24 de marzo de 2007

- CUIDACOCHES -



Cuidacoches, una mafia urbana

El reciente recital del músico Roger Waters dio pie para que en las inmediaciones del estadio de River Plate asistiéramos a un ejemplo más de los atropellos de una de las más persistentes e impunes mafias urbanas: la de los cuidacoches, vulgarmente denominados "trapitos". Ya fuese por espíritu ahorrativo o porque estaban abarrotados los estacionamientos legales, miles de automovilistas que trataron de estacionar en la vía pública fueron víctimas de las exacciones de esa plaga que actúa a vista y paciencia de todo el mundo, incluida la policía.
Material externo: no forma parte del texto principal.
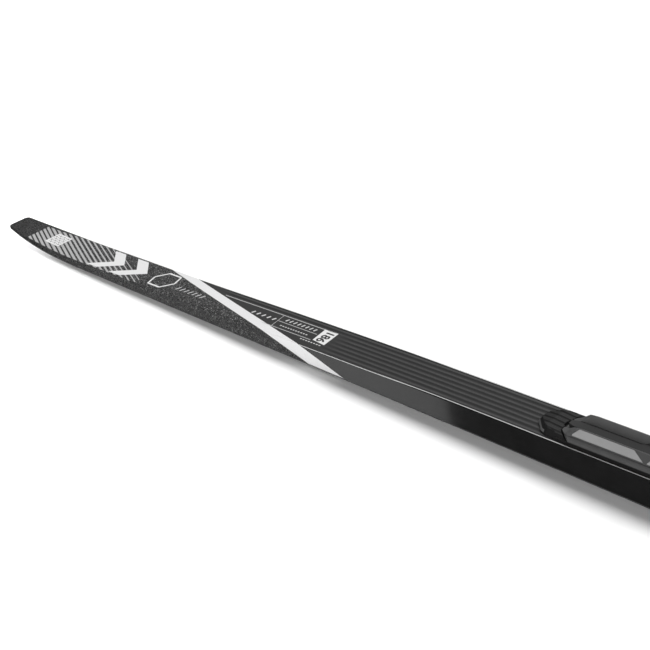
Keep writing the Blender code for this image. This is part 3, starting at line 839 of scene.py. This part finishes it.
def edge_lines(mat):
    """Pale line along both edges of the top, from just behind the band to the tail guard.

    It starts on the rounded edge and moves in onto the top further back."""
    gap, start, shift, width = 0.003, 0.00045, 0.00125, 0.00070
    shift_from, shift_to = 0.67, 0.79
    for side, front, name in (
        (-1, BAND_REAR_NEAR, "edge_line_near"), (1, BAND_REAR_FAR, "edge_line_far"),
    ):
        inner, outer = [], []
        for x in stations(front + gap, SHELL_END - gap, 0.010):
            s = half_width(x) - EDGE_RADIUS + start - shift * smooth_step(x, shift_from, shift_to)
            inner.append((x, side * s))
            outer.append((x, side * (s + width)))
        on_cap(name, [inner + outer[::-1]], mat, LINE_LIFT, LINE_THICKNESS)


# ------------------------------------------------------------ binding pieces

# The binding's own frame: u runs back from the nose, y across and h up, in millimetres
MOUNT_FROM_TIP = 0.884
MOUNT_FRAME = (
    Matrix.Translation((MOUNT_FROM_TIP - MIDDLE, 0.0, top_z(MOUNT_FROM_TIP)))
    @ Matrix.Rotation(-math.atan(MOUNT_SLOPE), 4, "Y")
)

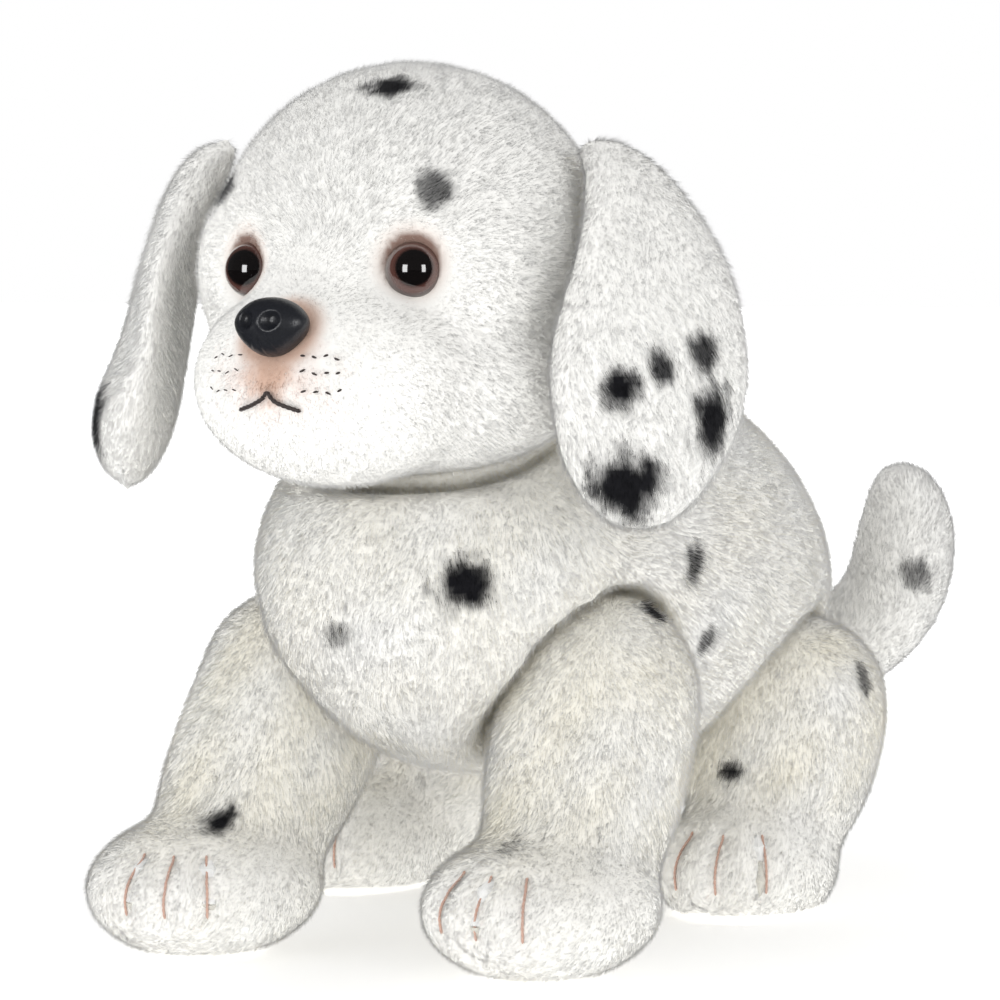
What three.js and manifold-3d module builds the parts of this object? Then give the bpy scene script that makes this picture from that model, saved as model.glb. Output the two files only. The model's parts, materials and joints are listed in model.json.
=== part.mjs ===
// A plush puppy with a soft, half-sitting stance: stuffed torso, head on a soft neck,
// two hanging ears, a tail that curls up at its left side and four stuffed legs.
// Millimetres. +Z is up, -Y is the way the puppy faces and +X is its left.
import * as THREE from "three";
import { mergeVertices } from "three/addons/utils/BufferGeometryUtils.js";
import Module from "manifold-3d";

const wasm = await Module();
wasm.setup();

// ---------- driving dimensions ----------
const FABRIC = 4; // plush cloth with its pile pressed down
const GAP = 0.5; // between pieces that touch
const MOVING_GAP = 1.2; // between pieces that turn against each other
const TAIL_GAP = 2.4; // between the tail and the rump, so that it can wag
const LEG_GAP = 4; // round a leg's top, so that it can swing
const FAR = 400; // side of a half-space block
const MERGE_TOLERANCE = 1e-3; // vertices this close are one
const MIDDLE = [-4.9, -1.1]; // middle of the puppy's footprint, which the group puts at the origin

const NECK_PIVOT = [0, -70, 160];
const NECK_BALL = 30; // the head's round root, which nods in the neck
const NECK_CUP = 44; // outer radius of the stuffed neck, which turns in the torso
const NECK_RIM = 152; // height of the neck's top edge
const NOD_ROOM = 13; // above the rim, for the head to nod
const GUSSET_HALF = 16; // half the width of the strip from nose to nape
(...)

Entre 10 y 20 pesos por vehículo, según el lugar y la hora, tuvieron que abonar los conductores. Quienes se negaron a oblar ese tan insólito canon fueron amenazados y compelidos a abandonar el espacio que pretendían ocupar. Y quienes les confiaron el cuidado de su auto a esos sujetos tan particulares, obviamente comprobaron, al regresar a buscar el vehículo, que nadie lo estaba cuidando.

Como se expresó en otras oportunidades en que LA NACION se ocupó aquí de este tema, los mal llamados cuidacoches son adultos hechos y derechos, de infaltable presencia en cuanto espectáculo deportivo o festival artístico es realizado, al igual que en las inmediaciones de locales gastronómicos, clínicas privadas y hospitales públicos, museos y lugares frecuentados por el turismo. Infringen expresas disposiciones del Código Contravencional de la Ciudad de Buenos Aires. Sin embargo, nadie -ni la Policía Federal ni la Guardia Urbana- controla su ingrata presencia o se ocupa de hacer cumplir la normativa vigente.
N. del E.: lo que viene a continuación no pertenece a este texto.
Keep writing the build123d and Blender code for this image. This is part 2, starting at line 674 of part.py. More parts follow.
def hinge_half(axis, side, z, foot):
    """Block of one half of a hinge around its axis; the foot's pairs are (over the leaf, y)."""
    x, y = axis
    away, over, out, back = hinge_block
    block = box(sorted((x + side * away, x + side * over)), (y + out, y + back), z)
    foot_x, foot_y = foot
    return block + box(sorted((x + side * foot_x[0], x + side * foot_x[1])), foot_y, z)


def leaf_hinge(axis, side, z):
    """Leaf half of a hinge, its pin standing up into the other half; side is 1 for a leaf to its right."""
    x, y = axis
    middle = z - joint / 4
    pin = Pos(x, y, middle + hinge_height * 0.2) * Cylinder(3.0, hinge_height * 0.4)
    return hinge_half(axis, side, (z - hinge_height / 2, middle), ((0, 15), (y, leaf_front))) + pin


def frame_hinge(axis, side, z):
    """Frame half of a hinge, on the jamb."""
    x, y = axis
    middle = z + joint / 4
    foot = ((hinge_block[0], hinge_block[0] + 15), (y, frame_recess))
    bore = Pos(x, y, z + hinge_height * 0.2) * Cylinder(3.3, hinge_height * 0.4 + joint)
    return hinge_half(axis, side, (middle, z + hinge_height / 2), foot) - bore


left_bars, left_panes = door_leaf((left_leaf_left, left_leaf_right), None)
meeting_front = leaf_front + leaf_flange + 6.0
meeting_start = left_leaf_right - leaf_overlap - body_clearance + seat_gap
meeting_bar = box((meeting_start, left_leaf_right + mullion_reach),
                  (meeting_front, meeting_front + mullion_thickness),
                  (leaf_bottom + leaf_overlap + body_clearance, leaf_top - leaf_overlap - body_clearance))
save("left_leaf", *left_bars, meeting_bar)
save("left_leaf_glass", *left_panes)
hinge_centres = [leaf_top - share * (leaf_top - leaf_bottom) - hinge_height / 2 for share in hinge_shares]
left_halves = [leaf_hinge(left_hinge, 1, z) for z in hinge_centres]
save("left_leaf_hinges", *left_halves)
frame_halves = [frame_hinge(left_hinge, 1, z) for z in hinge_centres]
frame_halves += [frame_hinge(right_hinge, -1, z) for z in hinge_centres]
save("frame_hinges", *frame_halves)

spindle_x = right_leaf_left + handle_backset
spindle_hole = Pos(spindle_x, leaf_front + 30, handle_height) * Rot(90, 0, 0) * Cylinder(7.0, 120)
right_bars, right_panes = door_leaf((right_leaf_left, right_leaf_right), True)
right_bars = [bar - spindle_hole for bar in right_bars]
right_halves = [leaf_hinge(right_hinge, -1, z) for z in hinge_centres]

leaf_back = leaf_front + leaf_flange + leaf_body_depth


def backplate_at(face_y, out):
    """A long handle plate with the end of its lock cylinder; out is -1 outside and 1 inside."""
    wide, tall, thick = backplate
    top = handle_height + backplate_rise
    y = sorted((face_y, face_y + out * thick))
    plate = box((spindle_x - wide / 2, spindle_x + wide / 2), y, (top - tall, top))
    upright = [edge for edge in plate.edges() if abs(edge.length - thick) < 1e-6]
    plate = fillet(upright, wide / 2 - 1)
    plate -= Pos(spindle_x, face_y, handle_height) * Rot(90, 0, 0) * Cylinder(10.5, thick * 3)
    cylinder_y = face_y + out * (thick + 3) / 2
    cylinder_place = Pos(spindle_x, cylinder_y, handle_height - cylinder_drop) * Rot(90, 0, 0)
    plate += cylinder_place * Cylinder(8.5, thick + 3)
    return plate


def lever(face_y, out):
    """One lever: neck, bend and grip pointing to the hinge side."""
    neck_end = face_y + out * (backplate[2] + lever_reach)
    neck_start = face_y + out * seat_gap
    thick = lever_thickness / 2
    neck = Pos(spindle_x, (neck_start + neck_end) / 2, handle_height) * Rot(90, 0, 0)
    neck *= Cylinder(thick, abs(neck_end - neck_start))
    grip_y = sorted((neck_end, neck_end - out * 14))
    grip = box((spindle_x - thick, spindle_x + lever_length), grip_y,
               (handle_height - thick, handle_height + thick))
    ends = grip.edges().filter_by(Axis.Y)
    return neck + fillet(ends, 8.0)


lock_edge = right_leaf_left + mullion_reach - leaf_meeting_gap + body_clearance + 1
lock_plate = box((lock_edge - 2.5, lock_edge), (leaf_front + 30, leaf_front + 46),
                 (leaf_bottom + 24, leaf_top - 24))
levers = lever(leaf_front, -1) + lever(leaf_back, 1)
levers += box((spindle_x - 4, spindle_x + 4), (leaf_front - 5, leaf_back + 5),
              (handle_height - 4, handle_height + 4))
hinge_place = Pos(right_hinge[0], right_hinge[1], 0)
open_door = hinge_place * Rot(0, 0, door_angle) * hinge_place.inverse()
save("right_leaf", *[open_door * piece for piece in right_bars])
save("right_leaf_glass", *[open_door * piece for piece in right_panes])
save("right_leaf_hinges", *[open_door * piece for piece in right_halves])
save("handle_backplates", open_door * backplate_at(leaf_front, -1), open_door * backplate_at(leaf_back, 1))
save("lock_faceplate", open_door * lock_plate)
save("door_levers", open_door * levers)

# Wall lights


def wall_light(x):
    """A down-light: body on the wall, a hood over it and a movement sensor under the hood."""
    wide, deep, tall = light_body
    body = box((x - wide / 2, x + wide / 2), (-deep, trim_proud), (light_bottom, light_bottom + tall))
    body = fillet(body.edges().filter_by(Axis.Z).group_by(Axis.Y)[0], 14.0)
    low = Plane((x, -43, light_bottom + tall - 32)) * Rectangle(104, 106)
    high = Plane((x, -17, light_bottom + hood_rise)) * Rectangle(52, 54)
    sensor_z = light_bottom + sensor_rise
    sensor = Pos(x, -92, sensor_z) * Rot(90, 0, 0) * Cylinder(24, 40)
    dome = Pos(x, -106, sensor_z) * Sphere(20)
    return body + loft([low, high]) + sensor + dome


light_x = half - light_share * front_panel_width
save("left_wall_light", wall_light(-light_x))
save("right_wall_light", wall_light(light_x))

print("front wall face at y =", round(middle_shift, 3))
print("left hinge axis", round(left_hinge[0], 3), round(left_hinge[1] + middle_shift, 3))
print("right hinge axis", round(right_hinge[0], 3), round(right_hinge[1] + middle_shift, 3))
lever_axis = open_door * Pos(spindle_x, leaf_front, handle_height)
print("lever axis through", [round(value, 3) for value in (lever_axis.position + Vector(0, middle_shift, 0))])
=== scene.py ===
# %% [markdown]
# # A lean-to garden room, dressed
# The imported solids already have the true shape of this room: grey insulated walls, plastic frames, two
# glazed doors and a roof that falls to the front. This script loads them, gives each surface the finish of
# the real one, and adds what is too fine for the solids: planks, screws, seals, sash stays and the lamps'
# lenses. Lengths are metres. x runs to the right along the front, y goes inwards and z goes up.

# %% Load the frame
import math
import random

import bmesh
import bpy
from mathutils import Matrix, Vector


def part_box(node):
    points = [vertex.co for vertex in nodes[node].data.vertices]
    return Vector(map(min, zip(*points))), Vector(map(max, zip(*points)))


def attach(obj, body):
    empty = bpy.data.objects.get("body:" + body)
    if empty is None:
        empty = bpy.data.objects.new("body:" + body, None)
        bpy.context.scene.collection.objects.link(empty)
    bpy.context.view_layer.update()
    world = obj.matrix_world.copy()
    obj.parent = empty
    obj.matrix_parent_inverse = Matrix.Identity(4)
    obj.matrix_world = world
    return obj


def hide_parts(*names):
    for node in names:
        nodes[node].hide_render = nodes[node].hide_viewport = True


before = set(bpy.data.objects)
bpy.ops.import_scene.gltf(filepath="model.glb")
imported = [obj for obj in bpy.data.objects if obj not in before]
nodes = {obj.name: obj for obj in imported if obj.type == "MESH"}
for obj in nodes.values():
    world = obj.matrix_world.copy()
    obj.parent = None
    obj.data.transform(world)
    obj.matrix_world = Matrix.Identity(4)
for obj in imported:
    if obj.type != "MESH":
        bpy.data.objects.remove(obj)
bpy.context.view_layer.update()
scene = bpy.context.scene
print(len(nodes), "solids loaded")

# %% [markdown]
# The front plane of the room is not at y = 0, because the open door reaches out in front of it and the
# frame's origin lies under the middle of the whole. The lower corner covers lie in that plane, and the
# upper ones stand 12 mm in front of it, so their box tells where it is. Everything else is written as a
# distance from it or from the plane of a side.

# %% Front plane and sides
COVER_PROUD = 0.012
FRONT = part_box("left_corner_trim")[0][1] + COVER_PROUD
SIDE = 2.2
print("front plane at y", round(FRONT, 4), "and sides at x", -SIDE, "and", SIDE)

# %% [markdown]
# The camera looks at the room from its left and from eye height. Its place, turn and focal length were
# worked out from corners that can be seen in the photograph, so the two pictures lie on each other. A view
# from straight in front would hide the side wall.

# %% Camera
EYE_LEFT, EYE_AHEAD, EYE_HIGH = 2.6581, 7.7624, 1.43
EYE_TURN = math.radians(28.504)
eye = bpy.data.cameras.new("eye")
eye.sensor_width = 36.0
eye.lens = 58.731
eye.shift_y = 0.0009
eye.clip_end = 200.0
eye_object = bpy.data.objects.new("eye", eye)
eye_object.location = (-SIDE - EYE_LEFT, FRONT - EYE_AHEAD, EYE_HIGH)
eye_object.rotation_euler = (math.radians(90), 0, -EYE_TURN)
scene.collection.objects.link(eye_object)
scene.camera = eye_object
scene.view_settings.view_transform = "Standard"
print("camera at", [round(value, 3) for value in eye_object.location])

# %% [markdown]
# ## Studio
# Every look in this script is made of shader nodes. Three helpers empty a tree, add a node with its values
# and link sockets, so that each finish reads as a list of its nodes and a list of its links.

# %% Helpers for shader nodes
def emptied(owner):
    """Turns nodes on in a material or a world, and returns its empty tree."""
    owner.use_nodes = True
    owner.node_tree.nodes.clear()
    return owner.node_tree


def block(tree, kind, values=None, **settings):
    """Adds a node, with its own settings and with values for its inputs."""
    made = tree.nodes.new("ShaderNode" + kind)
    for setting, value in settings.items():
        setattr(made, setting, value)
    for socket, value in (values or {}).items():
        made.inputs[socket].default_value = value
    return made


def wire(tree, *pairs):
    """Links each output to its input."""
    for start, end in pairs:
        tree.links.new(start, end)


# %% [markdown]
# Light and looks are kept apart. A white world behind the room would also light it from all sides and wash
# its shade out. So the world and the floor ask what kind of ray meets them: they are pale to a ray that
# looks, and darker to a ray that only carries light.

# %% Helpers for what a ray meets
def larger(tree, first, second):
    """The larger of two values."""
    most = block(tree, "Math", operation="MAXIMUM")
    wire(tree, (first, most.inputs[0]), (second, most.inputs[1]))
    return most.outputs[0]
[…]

Hace poco más de tres años, las autoridades porteñas dispusieron reglamentar esa labor, que sería llevada a cabo al margen de la desarrollada por los vendedores legales de tarjetas de estacionamiento. Entidades de bien público, fundaciones y organizaciones no gubernamentales se encargarían de controlar el estacionamiento en las áreas frecuentadas por los "trapitos", mediante la designación de personal carente de antecedentes penales, provisto de un chaleco especial y facultado para ofrecer y cobrar una contribución voluntaria.

Al igual que otras iniciativas de esa misma época, el sistema tuvo efímera vigencia y muy pronto quedó de lado. Reaparecieron los cuidacoches clandestinos y sus bravuconadas, proferidas a diestra y siniestra bajo el amparo de solapados respaldos, duchos en facilitarles la posibilidad de actuar sin interferencias.

Entretanto, las autoridades locales hicieron la vista gorda a esa contravención y a cuanto se oculta detrás de ella, pues por lo menos en algunos casos -el de las amenazas- se convierte en delito liso y llano. Por desidia, conveniencia o indiferencia, se despreocuparon del cumplimiento de normas que ellas mismas han refrendado para mejorar la calidad de vida de los porteños.

La persistencia de esa molesta situación es inadmisible. Se trata de la imposición de una suerte de tributo paralelo y forzoso que es menester pagar sí o sí por causa de la inacción de quienes deberían evitarla. La solución salta a la vista: bastaría con que fuesen arbitrados los medios para resucitar con todo vigor la modalidad de hace tres años. Pero es obvio que llevar adelante esta iniciativa requeriría la decisión política de los mismos personajes que hoy están tolerando tantas y tan graves irregularidades.